Wakefield; or Hello, Sophia

Playwright Brian Thorstenson's script picks up where Nathaniel Hawthorne's short story left off

Central Works Theater Ensemble and playwright Brian Thorstenson bring out the best in each other in this elegant 70-minute production about how to reignite a marriage thought lost forever. The play picks up where Nathaniel Hawthorne's short story "Wakefield" left off, as a middle-aged man suddenly returns to his wife after just as suddenly walking out on her two decades before. As the couple, Julian Lopéz-Morillas and Jan Zvaifler deftly express the longing and confusion of their unexpected reunion, mining Thorstenson's deceptively simple text for the heartbreak that lies just beneath the surface of their halting or mundane words. The play sometimes gets stuck in their inability to communicate, a choice that is true to the mood of Hawthorne's original story, but ends up keeping us from fully engaging with these two lost souls.
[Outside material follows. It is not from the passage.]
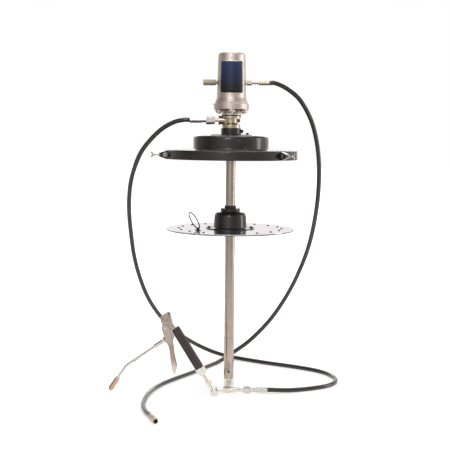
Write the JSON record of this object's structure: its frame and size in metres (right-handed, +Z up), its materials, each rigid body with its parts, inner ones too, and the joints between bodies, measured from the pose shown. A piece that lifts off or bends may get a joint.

Yet we are pulled back into the play by moments of theatrical fantasy, where both husband and wife imagine what their lives could be in contrast to what they actually are. They're the kind of fantasies we all get stuck in, and the story of this couple learning how to let go of these what-if scenarios beautifully captures the struggle we all face to accept the flawed lives we have and love them all the same.